Aim:
Print exactly the part opening with the line containing "make_filling(grid, normals, materials, parts)" and closing with the line containing "record = json.load(file)", with both of those lines included.
= = =
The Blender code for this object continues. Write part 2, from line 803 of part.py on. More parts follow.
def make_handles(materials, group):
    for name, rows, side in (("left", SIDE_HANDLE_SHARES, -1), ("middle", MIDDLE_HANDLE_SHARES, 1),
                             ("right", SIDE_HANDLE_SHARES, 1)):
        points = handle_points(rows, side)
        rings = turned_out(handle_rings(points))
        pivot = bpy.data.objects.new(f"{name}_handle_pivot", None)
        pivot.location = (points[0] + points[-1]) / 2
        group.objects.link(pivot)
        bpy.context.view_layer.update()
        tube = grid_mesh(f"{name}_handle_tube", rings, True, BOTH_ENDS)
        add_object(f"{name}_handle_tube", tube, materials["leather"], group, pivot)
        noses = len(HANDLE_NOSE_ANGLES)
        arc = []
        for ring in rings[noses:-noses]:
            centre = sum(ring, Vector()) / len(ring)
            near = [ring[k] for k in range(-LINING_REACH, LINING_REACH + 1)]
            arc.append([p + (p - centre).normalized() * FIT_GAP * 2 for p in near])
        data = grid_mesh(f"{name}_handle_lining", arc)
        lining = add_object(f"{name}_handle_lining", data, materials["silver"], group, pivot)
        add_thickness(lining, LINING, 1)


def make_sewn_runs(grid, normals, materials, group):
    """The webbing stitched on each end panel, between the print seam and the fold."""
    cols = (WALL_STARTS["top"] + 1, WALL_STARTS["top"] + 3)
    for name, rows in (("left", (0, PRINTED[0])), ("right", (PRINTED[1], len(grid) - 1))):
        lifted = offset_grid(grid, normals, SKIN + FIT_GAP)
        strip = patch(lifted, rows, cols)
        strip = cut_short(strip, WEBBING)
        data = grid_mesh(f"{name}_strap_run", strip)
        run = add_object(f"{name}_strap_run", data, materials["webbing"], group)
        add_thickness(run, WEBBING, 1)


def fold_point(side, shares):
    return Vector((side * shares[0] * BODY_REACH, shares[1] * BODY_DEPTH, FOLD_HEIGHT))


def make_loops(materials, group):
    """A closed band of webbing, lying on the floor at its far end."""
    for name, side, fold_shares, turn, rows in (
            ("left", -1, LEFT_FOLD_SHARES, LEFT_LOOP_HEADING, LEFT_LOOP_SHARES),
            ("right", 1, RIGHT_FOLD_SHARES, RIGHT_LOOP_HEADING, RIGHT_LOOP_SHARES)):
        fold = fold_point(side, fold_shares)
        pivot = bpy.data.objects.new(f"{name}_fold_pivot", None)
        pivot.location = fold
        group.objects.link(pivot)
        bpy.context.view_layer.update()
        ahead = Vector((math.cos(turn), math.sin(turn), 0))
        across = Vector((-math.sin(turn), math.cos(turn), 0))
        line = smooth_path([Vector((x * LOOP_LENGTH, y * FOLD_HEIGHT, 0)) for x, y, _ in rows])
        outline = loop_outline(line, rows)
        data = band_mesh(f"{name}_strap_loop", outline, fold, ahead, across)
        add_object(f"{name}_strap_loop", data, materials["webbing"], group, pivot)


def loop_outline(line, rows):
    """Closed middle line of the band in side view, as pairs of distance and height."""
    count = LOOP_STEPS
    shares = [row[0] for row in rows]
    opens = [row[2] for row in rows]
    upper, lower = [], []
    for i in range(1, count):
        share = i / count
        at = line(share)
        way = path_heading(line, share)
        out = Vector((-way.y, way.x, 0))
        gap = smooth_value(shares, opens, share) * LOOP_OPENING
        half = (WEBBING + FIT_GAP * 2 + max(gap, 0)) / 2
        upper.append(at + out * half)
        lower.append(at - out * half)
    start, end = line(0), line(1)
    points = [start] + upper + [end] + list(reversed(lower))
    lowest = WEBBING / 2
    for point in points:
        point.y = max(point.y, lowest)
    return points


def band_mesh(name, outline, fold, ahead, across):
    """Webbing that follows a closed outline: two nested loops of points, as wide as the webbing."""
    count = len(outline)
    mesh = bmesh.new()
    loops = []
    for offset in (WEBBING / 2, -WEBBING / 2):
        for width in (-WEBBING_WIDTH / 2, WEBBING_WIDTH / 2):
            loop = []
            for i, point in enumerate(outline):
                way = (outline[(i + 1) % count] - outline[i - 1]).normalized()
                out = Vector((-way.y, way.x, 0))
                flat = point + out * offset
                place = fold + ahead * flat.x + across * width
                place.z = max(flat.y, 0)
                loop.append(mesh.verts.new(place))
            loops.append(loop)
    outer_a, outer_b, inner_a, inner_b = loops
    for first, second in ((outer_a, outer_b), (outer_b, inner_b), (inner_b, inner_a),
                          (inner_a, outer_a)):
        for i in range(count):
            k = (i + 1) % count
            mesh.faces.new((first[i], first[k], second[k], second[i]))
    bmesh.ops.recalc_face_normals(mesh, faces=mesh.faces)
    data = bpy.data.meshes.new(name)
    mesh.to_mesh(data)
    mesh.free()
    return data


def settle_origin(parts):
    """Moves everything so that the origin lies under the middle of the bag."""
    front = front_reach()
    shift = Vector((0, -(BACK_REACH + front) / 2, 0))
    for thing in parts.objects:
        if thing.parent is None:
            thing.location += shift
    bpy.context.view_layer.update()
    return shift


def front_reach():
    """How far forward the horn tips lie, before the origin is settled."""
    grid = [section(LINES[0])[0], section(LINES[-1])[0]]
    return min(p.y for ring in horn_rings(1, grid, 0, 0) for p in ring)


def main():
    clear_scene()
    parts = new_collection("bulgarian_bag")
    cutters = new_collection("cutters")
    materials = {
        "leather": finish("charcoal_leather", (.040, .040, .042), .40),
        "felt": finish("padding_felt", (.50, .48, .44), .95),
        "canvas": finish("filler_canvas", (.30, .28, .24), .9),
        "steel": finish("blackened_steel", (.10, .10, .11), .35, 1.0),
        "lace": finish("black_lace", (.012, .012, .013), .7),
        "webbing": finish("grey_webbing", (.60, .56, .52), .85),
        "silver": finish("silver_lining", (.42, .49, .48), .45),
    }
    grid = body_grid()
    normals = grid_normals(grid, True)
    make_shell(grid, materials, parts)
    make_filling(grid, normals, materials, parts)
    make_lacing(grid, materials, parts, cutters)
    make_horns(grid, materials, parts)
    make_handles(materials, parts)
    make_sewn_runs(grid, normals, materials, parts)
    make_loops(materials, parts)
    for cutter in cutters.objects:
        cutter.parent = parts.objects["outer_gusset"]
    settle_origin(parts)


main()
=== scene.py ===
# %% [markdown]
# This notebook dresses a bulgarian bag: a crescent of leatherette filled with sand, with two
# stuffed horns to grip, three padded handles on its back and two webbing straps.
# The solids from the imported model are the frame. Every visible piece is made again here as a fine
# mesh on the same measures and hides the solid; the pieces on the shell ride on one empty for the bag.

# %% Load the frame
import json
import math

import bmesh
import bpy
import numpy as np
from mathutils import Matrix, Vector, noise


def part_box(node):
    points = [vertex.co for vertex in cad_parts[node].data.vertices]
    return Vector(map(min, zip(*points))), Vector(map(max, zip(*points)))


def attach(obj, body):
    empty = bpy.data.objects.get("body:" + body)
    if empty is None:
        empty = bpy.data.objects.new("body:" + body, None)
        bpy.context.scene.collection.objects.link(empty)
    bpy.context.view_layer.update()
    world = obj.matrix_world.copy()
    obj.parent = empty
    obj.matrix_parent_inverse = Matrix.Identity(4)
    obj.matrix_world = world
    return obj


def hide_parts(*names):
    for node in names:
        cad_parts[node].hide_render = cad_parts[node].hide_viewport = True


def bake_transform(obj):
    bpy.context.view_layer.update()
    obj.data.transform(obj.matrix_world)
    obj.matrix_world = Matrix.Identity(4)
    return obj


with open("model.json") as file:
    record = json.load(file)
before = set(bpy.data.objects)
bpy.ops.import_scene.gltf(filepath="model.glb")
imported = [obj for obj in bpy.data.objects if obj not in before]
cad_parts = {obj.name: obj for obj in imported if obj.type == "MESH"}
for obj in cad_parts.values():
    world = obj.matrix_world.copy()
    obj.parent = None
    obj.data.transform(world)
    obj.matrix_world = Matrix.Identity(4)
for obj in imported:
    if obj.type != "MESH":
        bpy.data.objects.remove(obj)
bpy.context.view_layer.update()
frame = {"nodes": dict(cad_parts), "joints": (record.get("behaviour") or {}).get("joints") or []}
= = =
Worked answer:
    make_filling(grid, normals, materials, parts)
    make_lacing(grid, materials, parts, cutters)
    make_horns(grid, materials, parts)
    make_handles(materials, parts)
    make_sewn_runs(grid, normals, materials, parts)
    make_loops(materials, parts)
    for cutter in cutters.objects:
        cutter.parent = parts.objects["outer_gusset"]
    settle_origin(parts)


main()
=== scene.py ===
# %% [markdown]
# This notebook dresses a bulgarian bag: a crescent of leatherette filled with sand, with two
# stuffed horns to grip, three padded handles on its back and two webbing straps.
# The solids from the imported model are the frame. Every visible piece is made again here as a fine
# mesh on the same measures and hides the solid; the pieces on the shell ride on one empty for the bag.

# %% Load the frame
import json
import math

import bmesh
import bpy
import numpy as np
from mathutils import Matrix, Vector, noise


def part_box(node):
    points = [vertex.co for vertex in cad_parts[node].data.vertices]
    return Vector(map(min, zip(*points))), Vector(map(max, zip(*points)))


def attach(obj, body):
    empty = bpy.data.objects.get("body:" + body)
    if empty is None:
        empty = bpy.data.objects.new("body:" + body, None)
        bpy.context.scene.collection.objects.link(empty)
    bpy.context.view_layer.update()
    world = obj.matrix_world.copy()
    obj.parent = empty
    obj.matrix_parent_inverse = Matrix.Identity(4)
    obj.matrix_world = world
    return obj


def hide_parts(*names):
    for node in names:
        cad_parts[node].hide_render = cad_parts[node].hide_viewport = True


def bake_transform(obj):
    bpy.context.view_layer.update()
    obj.data.transform(obj.matrix_world)
    obj.matrix_world = Matrix.Identity(4)
    return obj


with open("model.json") as file:
    record = json.load(file)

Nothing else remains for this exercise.